(The task): Beginning at the line containing "What parts and" and continuing to the end of the records below, give each line again exactly as it stands, and only those lines.

(Data lines):
===

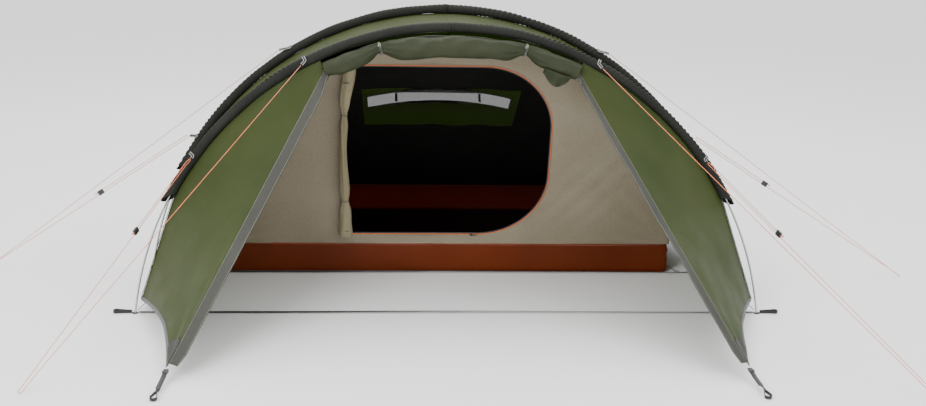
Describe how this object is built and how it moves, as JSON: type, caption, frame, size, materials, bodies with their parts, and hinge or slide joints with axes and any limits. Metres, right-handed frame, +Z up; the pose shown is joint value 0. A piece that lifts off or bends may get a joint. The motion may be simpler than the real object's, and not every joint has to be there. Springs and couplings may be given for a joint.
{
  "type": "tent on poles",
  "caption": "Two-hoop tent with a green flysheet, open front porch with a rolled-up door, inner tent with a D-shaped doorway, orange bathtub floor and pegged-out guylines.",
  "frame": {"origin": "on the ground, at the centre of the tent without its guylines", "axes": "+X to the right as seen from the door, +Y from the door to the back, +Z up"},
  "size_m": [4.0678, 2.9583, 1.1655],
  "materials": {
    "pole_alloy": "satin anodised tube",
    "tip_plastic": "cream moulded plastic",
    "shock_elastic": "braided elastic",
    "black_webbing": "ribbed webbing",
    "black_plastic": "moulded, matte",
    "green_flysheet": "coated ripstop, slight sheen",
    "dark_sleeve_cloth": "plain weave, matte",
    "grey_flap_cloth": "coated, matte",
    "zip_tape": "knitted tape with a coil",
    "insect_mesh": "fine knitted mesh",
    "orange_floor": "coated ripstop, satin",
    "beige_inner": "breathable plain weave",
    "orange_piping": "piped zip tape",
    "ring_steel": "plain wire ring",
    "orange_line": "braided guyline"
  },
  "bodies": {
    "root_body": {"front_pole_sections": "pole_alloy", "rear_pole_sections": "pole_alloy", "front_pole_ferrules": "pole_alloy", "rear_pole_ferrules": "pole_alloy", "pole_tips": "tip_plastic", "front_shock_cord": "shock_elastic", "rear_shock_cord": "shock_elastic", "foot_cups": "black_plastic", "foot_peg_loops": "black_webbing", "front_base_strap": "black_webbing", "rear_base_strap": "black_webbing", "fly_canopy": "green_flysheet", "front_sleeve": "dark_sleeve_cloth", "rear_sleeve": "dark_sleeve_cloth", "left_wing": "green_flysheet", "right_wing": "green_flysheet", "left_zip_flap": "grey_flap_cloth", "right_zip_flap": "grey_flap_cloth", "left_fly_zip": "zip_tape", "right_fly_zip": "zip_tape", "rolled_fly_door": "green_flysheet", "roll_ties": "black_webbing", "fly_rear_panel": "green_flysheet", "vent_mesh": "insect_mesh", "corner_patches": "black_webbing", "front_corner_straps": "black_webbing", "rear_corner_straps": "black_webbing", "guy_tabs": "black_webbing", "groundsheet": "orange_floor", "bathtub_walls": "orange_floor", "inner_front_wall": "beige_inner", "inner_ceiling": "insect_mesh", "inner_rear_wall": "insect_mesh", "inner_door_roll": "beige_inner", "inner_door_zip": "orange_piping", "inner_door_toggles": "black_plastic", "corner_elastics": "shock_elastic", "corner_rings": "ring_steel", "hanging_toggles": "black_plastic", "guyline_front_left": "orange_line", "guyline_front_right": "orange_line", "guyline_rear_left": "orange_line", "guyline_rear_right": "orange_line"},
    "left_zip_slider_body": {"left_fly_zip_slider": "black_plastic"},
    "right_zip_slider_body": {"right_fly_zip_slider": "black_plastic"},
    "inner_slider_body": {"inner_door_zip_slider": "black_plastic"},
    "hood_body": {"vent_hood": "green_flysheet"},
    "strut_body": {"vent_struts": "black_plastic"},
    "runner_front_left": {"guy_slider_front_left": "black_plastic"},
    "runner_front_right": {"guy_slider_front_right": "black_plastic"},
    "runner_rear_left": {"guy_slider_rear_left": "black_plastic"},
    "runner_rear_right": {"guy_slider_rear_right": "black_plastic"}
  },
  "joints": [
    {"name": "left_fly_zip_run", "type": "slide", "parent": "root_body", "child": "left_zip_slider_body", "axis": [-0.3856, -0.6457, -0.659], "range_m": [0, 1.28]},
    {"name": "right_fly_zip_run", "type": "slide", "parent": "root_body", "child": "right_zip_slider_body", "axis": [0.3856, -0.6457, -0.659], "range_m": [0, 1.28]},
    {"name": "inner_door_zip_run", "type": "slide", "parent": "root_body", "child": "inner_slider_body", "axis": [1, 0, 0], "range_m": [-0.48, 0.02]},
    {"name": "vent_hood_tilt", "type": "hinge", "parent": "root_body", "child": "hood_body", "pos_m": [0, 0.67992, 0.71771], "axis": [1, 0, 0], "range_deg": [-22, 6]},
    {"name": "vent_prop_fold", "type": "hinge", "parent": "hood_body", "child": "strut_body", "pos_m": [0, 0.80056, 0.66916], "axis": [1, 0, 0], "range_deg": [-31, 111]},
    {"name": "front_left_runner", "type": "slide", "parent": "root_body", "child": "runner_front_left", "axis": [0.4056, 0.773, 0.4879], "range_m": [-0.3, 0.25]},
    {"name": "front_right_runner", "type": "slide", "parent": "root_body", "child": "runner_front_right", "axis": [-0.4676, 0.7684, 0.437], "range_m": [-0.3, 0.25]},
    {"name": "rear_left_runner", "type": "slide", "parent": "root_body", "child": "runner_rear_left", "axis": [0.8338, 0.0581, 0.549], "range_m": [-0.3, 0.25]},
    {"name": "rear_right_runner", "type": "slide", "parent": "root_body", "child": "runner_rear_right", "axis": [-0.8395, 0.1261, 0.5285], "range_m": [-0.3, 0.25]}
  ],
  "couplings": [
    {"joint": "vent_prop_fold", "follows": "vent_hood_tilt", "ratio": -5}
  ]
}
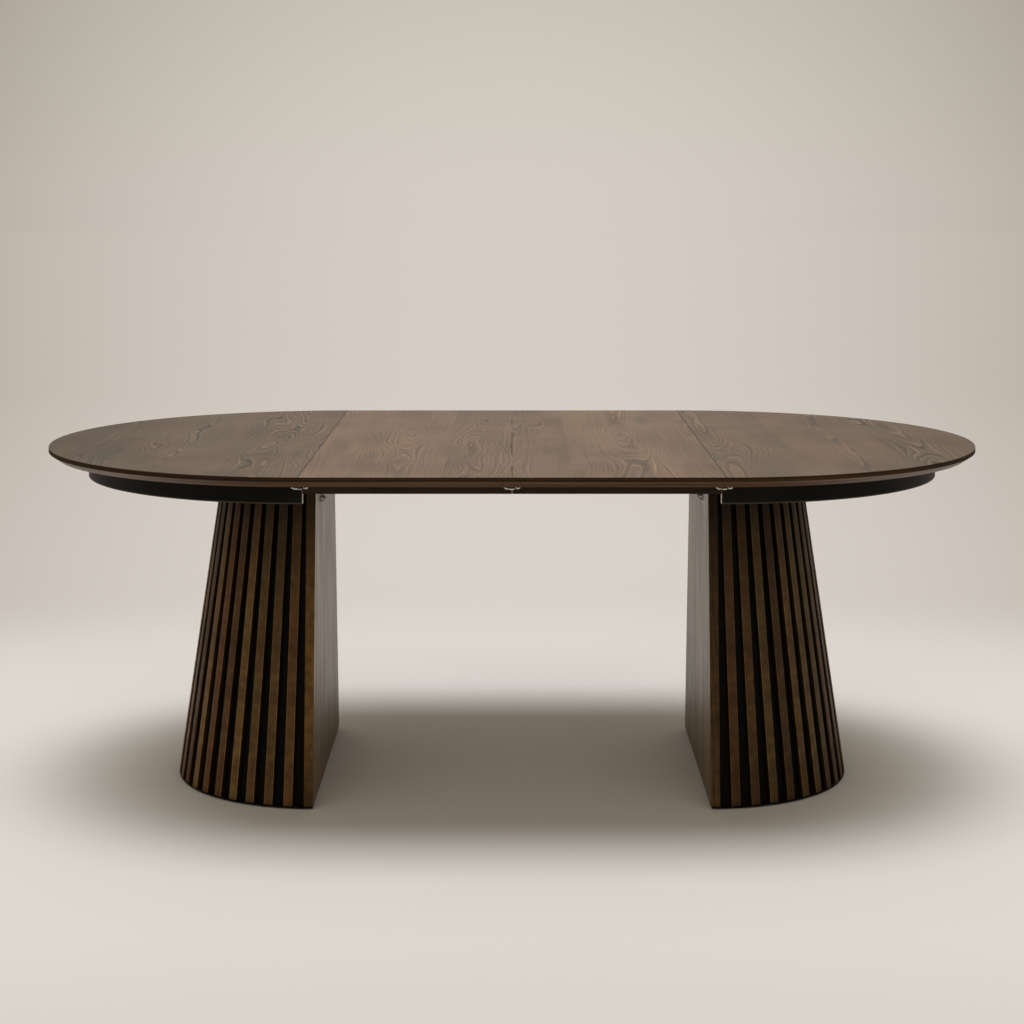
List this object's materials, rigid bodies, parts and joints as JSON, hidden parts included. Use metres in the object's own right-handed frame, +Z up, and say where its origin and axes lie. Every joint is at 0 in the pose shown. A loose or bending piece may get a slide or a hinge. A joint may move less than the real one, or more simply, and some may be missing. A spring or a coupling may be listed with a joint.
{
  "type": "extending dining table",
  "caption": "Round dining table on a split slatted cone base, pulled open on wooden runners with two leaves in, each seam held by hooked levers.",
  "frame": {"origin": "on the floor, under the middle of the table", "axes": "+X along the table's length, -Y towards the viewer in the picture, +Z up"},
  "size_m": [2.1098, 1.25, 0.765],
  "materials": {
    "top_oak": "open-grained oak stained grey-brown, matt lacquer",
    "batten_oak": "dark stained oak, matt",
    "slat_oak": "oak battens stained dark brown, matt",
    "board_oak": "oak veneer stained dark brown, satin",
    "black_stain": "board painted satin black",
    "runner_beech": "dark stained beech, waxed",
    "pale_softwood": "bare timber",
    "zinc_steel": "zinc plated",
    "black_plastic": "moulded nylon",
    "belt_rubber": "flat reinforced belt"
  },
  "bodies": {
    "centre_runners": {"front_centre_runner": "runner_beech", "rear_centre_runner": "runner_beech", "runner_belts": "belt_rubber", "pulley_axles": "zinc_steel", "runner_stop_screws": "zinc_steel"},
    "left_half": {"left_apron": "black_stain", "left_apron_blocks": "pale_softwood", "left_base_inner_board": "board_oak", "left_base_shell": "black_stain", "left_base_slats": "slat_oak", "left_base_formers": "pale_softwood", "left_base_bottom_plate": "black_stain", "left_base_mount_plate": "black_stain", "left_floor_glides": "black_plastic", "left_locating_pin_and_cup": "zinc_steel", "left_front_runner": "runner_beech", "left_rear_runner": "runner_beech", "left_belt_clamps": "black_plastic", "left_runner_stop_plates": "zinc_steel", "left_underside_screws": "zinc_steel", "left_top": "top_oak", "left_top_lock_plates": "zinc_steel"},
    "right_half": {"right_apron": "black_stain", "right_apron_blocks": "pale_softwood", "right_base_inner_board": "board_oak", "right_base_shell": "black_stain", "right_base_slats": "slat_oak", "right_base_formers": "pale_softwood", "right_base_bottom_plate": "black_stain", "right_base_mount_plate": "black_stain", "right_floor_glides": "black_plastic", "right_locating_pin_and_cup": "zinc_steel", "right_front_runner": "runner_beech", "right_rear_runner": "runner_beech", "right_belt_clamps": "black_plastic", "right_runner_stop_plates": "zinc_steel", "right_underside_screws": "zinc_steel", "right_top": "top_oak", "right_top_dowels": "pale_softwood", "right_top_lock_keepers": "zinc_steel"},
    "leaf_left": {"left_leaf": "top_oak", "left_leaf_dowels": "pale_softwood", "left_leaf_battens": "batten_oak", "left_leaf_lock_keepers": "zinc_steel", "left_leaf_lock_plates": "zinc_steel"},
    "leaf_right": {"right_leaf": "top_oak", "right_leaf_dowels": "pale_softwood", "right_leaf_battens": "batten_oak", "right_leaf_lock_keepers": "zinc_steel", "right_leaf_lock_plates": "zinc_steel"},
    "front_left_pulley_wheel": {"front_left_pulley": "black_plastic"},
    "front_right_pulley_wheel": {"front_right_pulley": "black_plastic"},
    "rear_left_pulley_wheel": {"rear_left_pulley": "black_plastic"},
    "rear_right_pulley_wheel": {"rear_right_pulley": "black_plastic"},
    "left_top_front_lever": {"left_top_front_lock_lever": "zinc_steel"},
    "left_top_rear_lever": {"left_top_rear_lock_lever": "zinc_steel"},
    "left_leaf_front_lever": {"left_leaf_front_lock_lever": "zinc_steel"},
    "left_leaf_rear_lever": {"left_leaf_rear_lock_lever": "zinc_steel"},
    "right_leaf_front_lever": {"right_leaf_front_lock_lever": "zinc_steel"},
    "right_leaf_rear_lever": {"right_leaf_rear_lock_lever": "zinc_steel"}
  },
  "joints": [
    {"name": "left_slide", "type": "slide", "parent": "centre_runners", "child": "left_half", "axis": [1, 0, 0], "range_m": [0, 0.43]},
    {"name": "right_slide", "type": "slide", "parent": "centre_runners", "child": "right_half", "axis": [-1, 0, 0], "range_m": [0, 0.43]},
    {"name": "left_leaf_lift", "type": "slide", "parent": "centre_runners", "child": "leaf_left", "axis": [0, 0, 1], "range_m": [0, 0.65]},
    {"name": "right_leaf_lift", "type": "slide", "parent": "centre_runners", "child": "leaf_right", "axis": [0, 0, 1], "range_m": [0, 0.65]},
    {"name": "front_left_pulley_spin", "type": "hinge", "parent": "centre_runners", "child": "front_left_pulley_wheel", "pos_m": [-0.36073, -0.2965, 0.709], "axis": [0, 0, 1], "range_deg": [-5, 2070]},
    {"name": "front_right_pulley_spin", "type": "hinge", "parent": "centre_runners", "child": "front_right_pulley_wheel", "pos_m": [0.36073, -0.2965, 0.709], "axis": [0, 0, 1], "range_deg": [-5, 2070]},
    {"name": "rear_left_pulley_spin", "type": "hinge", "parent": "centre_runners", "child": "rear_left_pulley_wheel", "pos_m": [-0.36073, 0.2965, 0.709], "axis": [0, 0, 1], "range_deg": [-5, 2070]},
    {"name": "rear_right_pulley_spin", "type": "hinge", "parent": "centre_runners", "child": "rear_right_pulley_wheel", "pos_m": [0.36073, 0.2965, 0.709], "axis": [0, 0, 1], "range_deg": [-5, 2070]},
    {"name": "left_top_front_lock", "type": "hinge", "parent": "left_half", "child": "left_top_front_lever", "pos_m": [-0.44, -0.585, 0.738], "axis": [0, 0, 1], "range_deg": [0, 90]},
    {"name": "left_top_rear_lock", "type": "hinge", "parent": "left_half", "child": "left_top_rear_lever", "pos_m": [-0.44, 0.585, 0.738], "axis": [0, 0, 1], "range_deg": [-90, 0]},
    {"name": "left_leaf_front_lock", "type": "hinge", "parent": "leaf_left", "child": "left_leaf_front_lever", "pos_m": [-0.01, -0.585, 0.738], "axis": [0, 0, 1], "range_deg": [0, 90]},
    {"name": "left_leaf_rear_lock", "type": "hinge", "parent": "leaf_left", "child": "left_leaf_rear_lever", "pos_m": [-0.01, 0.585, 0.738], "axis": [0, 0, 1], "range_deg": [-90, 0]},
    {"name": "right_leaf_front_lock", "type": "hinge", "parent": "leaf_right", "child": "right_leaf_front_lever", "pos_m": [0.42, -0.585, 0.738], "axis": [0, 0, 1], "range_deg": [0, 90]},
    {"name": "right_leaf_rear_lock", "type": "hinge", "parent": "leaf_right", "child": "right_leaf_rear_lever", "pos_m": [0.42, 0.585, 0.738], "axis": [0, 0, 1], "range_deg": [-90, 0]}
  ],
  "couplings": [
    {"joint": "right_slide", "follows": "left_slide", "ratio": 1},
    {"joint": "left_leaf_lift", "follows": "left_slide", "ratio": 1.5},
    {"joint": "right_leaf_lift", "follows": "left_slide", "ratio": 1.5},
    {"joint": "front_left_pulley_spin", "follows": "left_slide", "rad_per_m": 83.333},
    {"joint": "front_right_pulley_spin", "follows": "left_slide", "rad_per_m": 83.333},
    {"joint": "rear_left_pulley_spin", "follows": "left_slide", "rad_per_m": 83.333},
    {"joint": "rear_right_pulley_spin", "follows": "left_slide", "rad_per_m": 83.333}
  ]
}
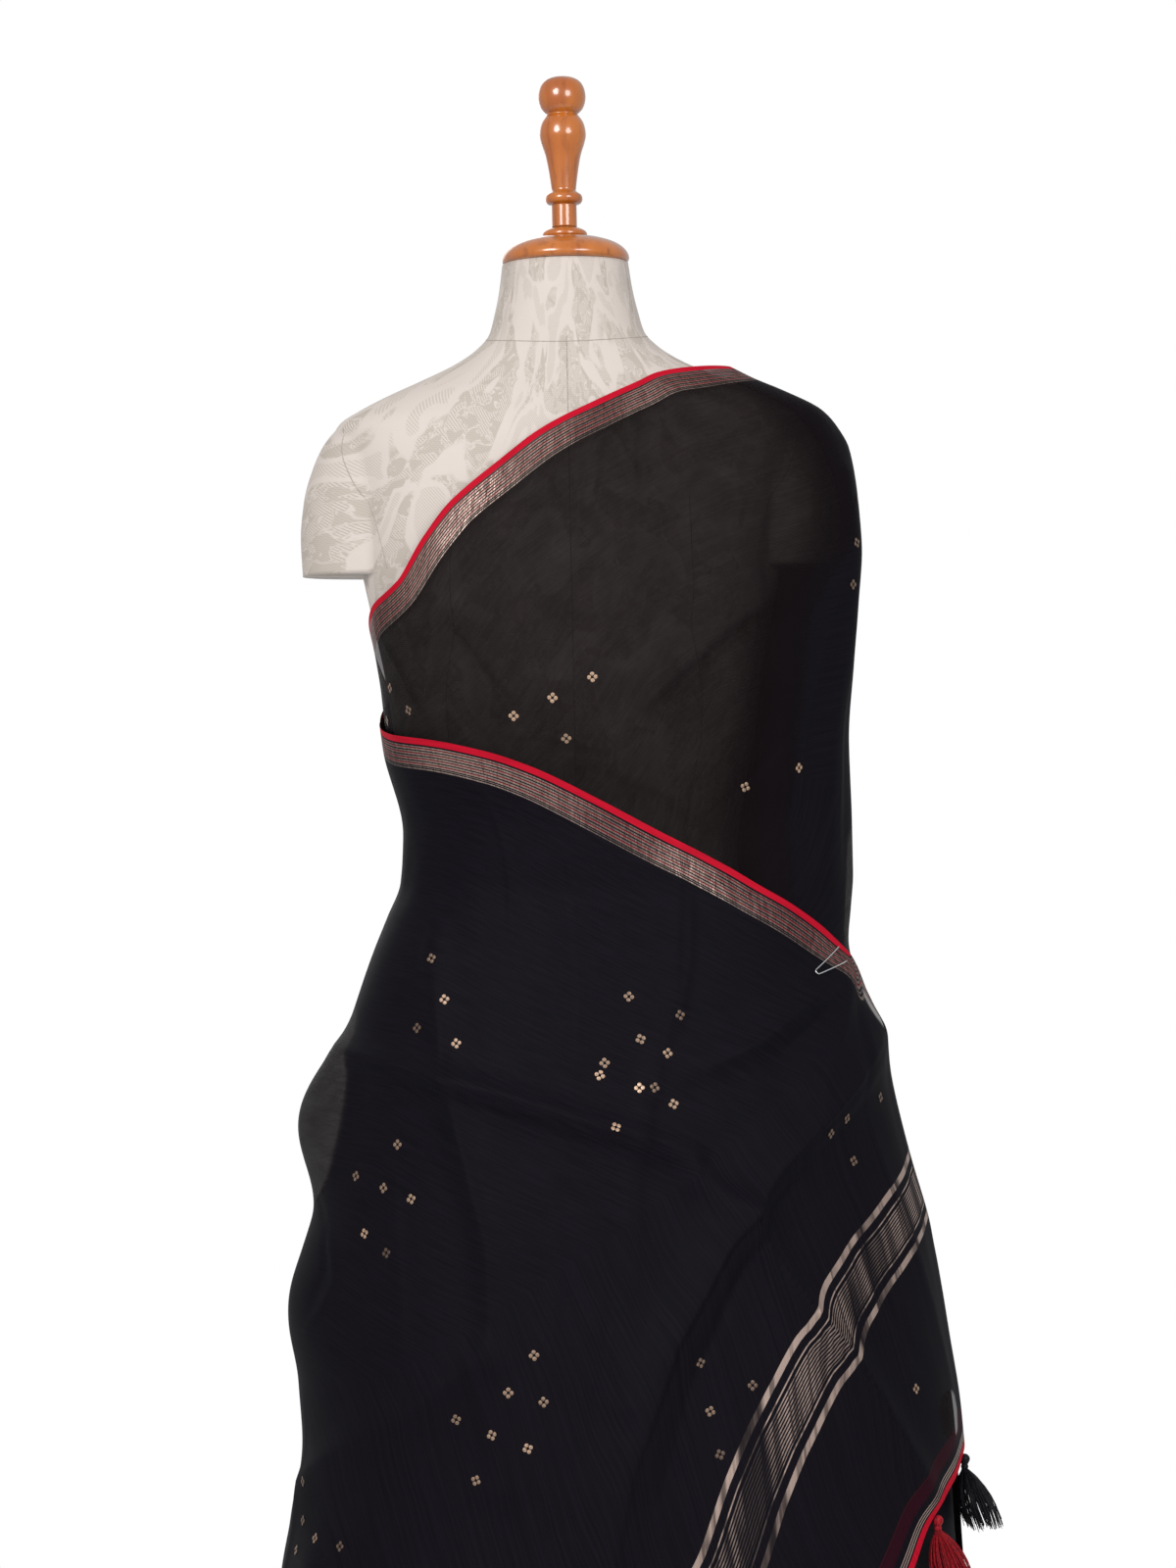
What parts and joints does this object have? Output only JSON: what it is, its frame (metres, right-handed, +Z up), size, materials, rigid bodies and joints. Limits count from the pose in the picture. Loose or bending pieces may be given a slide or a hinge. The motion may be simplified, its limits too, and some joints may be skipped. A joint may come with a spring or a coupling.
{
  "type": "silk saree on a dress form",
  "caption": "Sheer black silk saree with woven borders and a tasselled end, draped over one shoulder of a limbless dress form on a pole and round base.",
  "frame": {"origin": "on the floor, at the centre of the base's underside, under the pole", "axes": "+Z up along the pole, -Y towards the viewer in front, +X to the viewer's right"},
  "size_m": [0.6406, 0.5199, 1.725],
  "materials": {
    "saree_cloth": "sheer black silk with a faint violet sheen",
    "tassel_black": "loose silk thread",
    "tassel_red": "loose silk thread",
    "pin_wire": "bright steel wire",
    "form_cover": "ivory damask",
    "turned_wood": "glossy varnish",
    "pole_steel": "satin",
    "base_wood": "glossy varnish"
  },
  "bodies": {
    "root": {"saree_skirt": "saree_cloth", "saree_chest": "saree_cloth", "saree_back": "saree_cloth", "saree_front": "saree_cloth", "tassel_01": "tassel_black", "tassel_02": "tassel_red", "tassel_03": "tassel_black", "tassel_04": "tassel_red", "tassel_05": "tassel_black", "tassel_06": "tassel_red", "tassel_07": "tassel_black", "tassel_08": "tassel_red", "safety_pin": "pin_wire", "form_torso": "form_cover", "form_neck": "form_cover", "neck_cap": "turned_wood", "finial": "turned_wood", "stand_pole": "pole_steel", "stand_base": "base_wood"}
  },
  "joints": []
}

===

(Answer to the exercise):
What parts and joints does this object have? Output only JSON: what it is, its frame (metres, right-handed, +Z up), size, materials, rigid bodies and joints. Limits count from the pose in the picture. Loose or bending pieces may be given a slide or a hinge. The motion may be simplified, its limits too, and some joints may be skipped. A joint may come with a spring or a coupling.
{
  "type": "silk saree on a dress form",
  "caption": "Sheer black silk saree with woven borders and a tasselled end, draped over one shoulder of a limbless dress form on a pole and round base.",
  "frame": {"origin": "on the floor, at the centre of the base's underside, under the pole", "axes": "+Z up along the pole, -Y towards the viewer in front, +X to the viewer's right"},
  "size_m": [0.6406, 0.5199, 1.725],
  "materials": {
    "saree_cloth": "sheer black silk with a faint violet sheen",
    "tassel_black": "loose silk thread",
    "tassel_red": "loose silk thread",
    "pin_wire": "bright steel wire",
    "form_cover": "ivory damask",
    "turned_wood": "glossy varnish",
    "pole_steel": "satin",
    "base_wood": "glossy varnish"
  },
  "bodies": {
    "root": {"saree_skirt": "saree_cloth", "saree_chest": "saree_cloth", "saree_back": "saree_cloth", "saree_front": "saree_cloth", "tassel_01": "tassel_black", "tassel_02": "tassel_red", "tassel_03": "tassel_black", "tassel_04": "tassel_red", "tassel_05": "tassel_black", "tassel_06": "tassel_red", "tassel_07": "tassel_black", "tassel_08": "tassel_red", "safety_pin": "pin_wire", "form_torso": "form_cover", "form_neck": "form_cover", "neck_cap": "turned_wood", "finial": "turned_wood", "stand_pole": "pole_steel", "stand_base": "base_wood"}
  },
  "joints": []
}